Lossless Compression
Fundamentals
Lossless compression aims to represent data as compactly as possible without losing any information—that is, the original data can be perfectly reconstructed. The core tools of lossless compression are entropy coding techniques like Huffman coding, arithmetic coding, and asymmetric numeral systems (ANS).
- Entropy and Information: Entropy measures the uncertainty or information content in a data source. Coding schemes aim to minimize the expected message length, which ideally is close to the entropy of the data.
- Huffman Coding: A well-known prefix-free code that assigns shorter codes to more frequent symbols. Although efficient, it incurs a bit overhead due to its symbol-by-symbol approach.
- Arithmetic Coding: More efficient for sequences, this method assigns intervals to symbols based on their probabilities. Encoding a message compresses it closer to its entropy, reducing overhead.
- ANS: This modern method operates like a stack, differing from arithmetic coding’s queue approach. It efficiently handles non-uniform distributions with low computational overhead.
Neural Techniques
Neural networks enhance traditional methods by modeling high-dimensional data distributions more accurately.
- Autoregressive Models: These models predict each data point conditioned on previous ones, making them suitable for sequence data (e.g., texts).
- Latent Variable Models: The data distribution is modeled using hidden variables, with VAEs being a prominent example. Bits-back coding leverages this by encoding auxiliary bits alongside the main data.
Lossy Compression
Fundamental Concepts
Lossy compression accepts some fidelity loss for higher compression rates. The balance between bit-rate (the amount of compression) and distortion (loss of quality) is crucial.

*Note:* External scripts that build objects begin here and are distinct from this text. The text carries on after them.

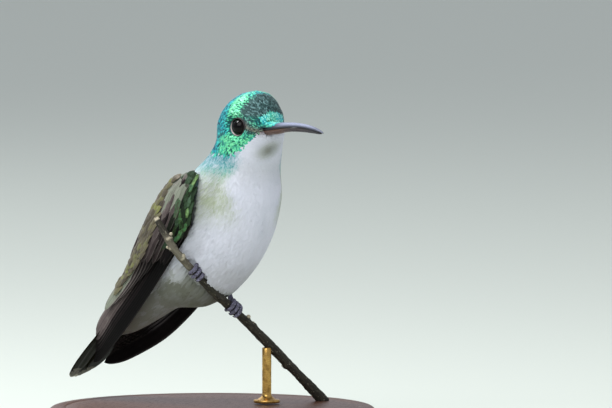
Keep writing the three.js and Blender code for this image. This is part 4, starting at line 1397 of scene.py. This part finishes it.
thick = (0.025 + 0.006 * length)[:, None, None] * np.array([0, 0.5, 0, -0.5])
section = (lerp(0.22, 0.14, soft) * half)[:, None, None] * shape * RING_TOP + thick
along_way = unit(np.gradient(spine, axis=1))
side_way = unit(np.cross(outward, along_way))
along_way, side_way, out = along_way[:, :, None], side_way[:, :, None], outward[:, :, None]
feather_rings = (
    spine[:, :, None] + out * (height[..., None] + section)[..., None]
    + side_way * width[..., None]
)

# The vanes catch light as one soft coat: they face mostly out of the body, a little round.
bow = lerp(0.75, 0.3, soft)[:, None, None, None]
facing = out + side_way * RING_ACROSS[:, None] * bow
facing = facing + along_way * (t - 0.55)[:, None, None] * bow * 0.8
facing = unit(facing + quills.normal(0, 0.09, (count, 1, 1, 3)))
facing[:, :, 3] = -outward

start = -1
for name, slot, end in TRACTS:
    chosen = (root_share >= start) & (root_share < end)
    start, number = end, chosen.sum()
    points = FEATHER_ROWS * len(RING_ACROSS)
    along = np.tile(np.repeat(t, len(RING_ACROSS)), number)
    across = np.tile(RING_ACROSS, number * FEATHER_ROWS)
    coat = made(
        f"feathers_{name}", loft(feather_rings[chosen]), feathered, facing[chosen].reshape(-1, 3),
        along=along, across=across, root=np.repeat(roots[chosen], points, axis=0),
        **{key: np.repeat(values[chosen], points) for key, values in marks.items()},
    )
    patch = np.stack([
        np.repeat(root_turn[chosen], points) + across * 0.0015,
        np.repeat(root_share[chosen], points) + (along - 0.5) * 0.003,
    ], -1)
    corner = np.zeros(len(coat.data.loops), np.int32)
    coat.data.loops.foreach_get("vertex_index", corner)
    bake_map = coat.data.uv_layers.new(name="OFBake")
    bake_map.data.foreach_set("uv", patch[corner].astype(np.float32).ravel())
    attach(coat, "root")

# ---------------------------------------------------------------- floor, lamps and camera
# A pale grey-green floor, one big soft lamp overhead and soft light from all round.

FLOOR_RADIUS, CAMERA_APART, VIEW_WIDTH = 9, 2.4, 0.11934  # these sizes are in metres
FLOOR_SIDES, SKY_STRENGTH = 96, 0.6
SENSOR = 36  # the camera's, in millimetres


def matt_floor(w):
    grain = w.node("TexCoord", out="Object").noise(900, 2)
    colour = (grain * 0.1).between("#d6dcd2", "#cad0c5")
    return {"Base Color": colour, "Roughness": 0.85 + 0.1 * grain}


def aimed(name, data, azimuth, elevation, apart, target):
    """A lamp or a camera that stands this far from its target and looks at it."""
    thing = placed(name, data)
    a, e = math.radians(azimuth), math.radians(elevation)
    back = Vector((math.sin(a) * math.cos(e), -math.cos(a) * math.cos(e), math.sin(e)))
    thing.location = Vector(target) + back * apart
    thing.rotation_euler = (-back).to_track_quat("-Z", "Y").to_euler()
    return thing


disc = bpy.data.meshes.new("floor")
rim = [(FLOOR_RADIUS * math.cos(a), FLOOR_RADIUS * math.sin(a), 0) for a in full_turn(FLOOR_SIDES)]
disc.from_pydata(rim, [], [list(range(FLOOR_SIDES))])
disc.materials.append(finish("matt floor", matt_floor, Specular_IOR_Level=0.2))
placed("floor", disc)

world = bpy.data.worlds.new("studio")
world.use_nodes = True
bpy.context.scene.world = world
sky = world.node_tree.nodes["Background"].inputs
seen = Wire(world.node_tree).node("LightPath", out="Is Camera Ray")
sky["Strength"].default_value = SKY_STRENGTH
world.node_tree.links.new(seen.between("#eff3fd", "#ffffff").socket, sky["Color"])

for name, azimuth, elevation, apart, size, share, colour in (  # share of full light on the bird
    ("key_lamp", 14, 44, 0.7, 0.5, 0.54, (1, 0.99, 0.98)),
    ("catch_lamp", -50, 62, 0.5, 0.12, 0.7, (0.95, 0.97, 1)),
    ("rim_lamp", 250, 35, 0.8, 0.5, 0.15, (0.95, 0.98, 1)),
):
    light = bpy.data.lights.new(name, "AREA")
    light.size, light.color, light.energy = size, colour, share * (math.pi * apart) ** 2
    aimed(name, light, azimuth, elevation, apart, (0, 0, 0.04))

view = bpy.data.cameras.new("camera")
view.sensor_width, view.clip_end = SENSOR, 60
view.lens = SENSOR * CAMERA_APART / VIEW_WIDTH
camera = aimed("camera", view, 38, 4, CAMERA_APART, (0.0125, 0.0137, 0.0443))
bpy.context.scene.camera = camera
bpy.context.scene.view_settings.view_transform = "Standard"
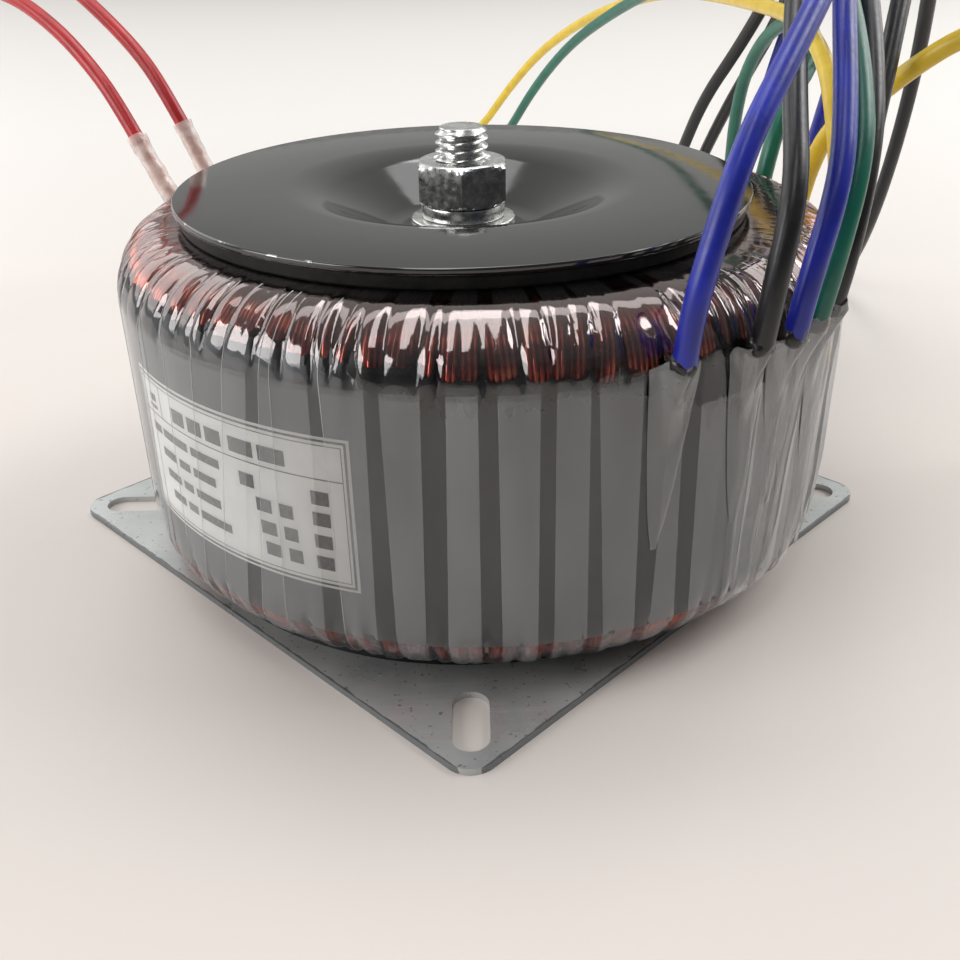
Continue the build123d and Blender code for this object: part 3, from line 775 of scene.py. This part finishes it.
def clear_film(name, veil_strength, veil_floor=0.0, crinkle=0.05):
    """Clear film: mostly see-through, mirror-like at a slant, with a pale veil; high on the shoulder its gloss is
    tinted pink, a painted reflection of the copper.
    """
    material, tree, shader, place = mottled(name, 0.3, (0.78, 0.80, 0.81), (0.86, 0.88, 0.89), Roughness=0.6)
    veil = tree.nodes.new("ShaderNodeAttribute")
    veil.attribute_name = "veil"
    cloud = shades(tree, grain(tree, object_place(tree, (1, 1, 0.3)), 0.12, 5.0), [(0.3, 0.75), (0.7, 1.15)])
    haze = reckon(tree, "MULTIPLY_ADD", veil.outputs["Fac"], veil_strength, veil_floor)
    haze = reckon(tree, "MULTIPLY", haze, cloud)
    clear = tree.nodes.new("ShaderNodeBsdfTransparent")
    gloss = tree.nodes.new("ShaderNodeBsdfGlossy")
    gloss.inputs["Roughness"].default_value = 0.07
    relief = tree.nodes.new("ShaderNodeBump")
    relief.inputs["Strength"].default_value = 0.6
    relief.inputs["Distance"].default_value = crinkle * mm
    tree.links.new(grain(tree, place, 0.28, 4.0, 0.6), relief.inputs["Height"])
    tree.links.new(relief.outputs["Normal"], gloss.inputs["Normal"])
    slant = tree.nodes.new("ShaderNodeFresnel")
    layers = tree.nodes.new("ShaderNodeAttribute")
    layers.attribute_name = "bare"
    tree.links.new(reckon(tree, "MULTIPLY_ADD", layers.outputs["Fac"], 0.85, 1.55), slant.inputs["IOR"])
    # High on the shoulder the gloss is tinted pink: a painted reflection of the copper under the film.
    tree.links.new(
        blend_colours(tree, layers.outputs["Fac"], (0.96, 0.97, 0.98), (1.0, 0.87, 0.85)), gloss.inputs["Color"]
    )
    hazed = mix_shaders(tree, haze, clear.outputs[0], shader.outputs[0])
    glazed = mix_shaders(tree, slant.outputs[0], hazed, gloss.outputs[0])
    tree.links.new(glazed, tree.nodes["Material Output"].inputs["Surface"])
    return material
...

- Rate-Distortion Theory: This theory provides limits on the performance of compression algorithms. The rate-distortion function quantifies the best achievable trade-offs.
- Vector Quantization: Groups data into clusters and represents each cluster with a codebook vector. It's efficient but struggles with high-dimensional data.
- Transform Coding: Transforms data into a space where it's easier to compress. JPEG is a classic example using discrete cosine transform (DCT).
Neural Approaches
Recent methods train neural networks end-to-end to learn optimal transforms and entropy models.
- Neural Transform Coding: Uses deep networks for the analysis and synthesis transforms, adapting flexibly to data patterns. Common architectures are convolutional neural networks (CNNs) for images.
- Quantization Techniques: To address non-differentiability, methods like straight-through estimators (STE), additive uniform noise, and stochastic Gumbel annealing provide gradient approximations for backpropagation.
- Entropy Models: Leveraging powerful models from lossless compression, these models (e.g., autoregressive models, hyperpriors) predict probabilities for efficient entropy coding.
- Connections to VAEs: Many neural compression models can be framed as VAEs, including rate-distortion VAEs for training network parameters.
Emerging Techniques
Compression Without Quantization
Avoiding quantization altogether, methods like stochastic coding can transmit continuous latent representations efficiently.
- Dithered Quantization: Uses noise addition and subtraction to simulate quantization, making encoding differentiable.
- Minimal Random Coding: Transmits samples from a probabilistic encoder using techniques from importance sampling.
Perceptual Losses
Optimal perceptual quality in reconstructed data is crucial.
- Metrics like SSIM and MS-SSIM: These evaluate similarity based on structural information rather than pixel-wise differences, aligning better with human perception.
- Adversarial Models: GANs are employed to ensure realistic and high-quality reconstructions by training discriminators to distinguish between real and compressed data.
Task-Oriented Compression
For data processed primarily by algorithms, task-specific loss functions ensure the compressed representation preserves performance on relevant tasks (e.g., image classification).
Video Compression
Neural video codecs leverage motion compensation and residual compression, often using hierarchical and recurrent models. These methods are evolving to integrate deeper models like transformers for better performance.
Implications and Future Directions
Neural compression offers significant improvements over traditional methods but faces challenges including computational demands and efficient encoding for new data types. Future research will likely focus on:
- Reducing computational overhead for real-world applications.
- Enhancing loss functions for better perceptual quality and realism.
- Expanding neural methods to novel data modalities like 3D content and point clouds.
Neural compression is transforming how we approach data storage and transmission, and continuing advances will further solidify its role in diverse applications from media to scientific data.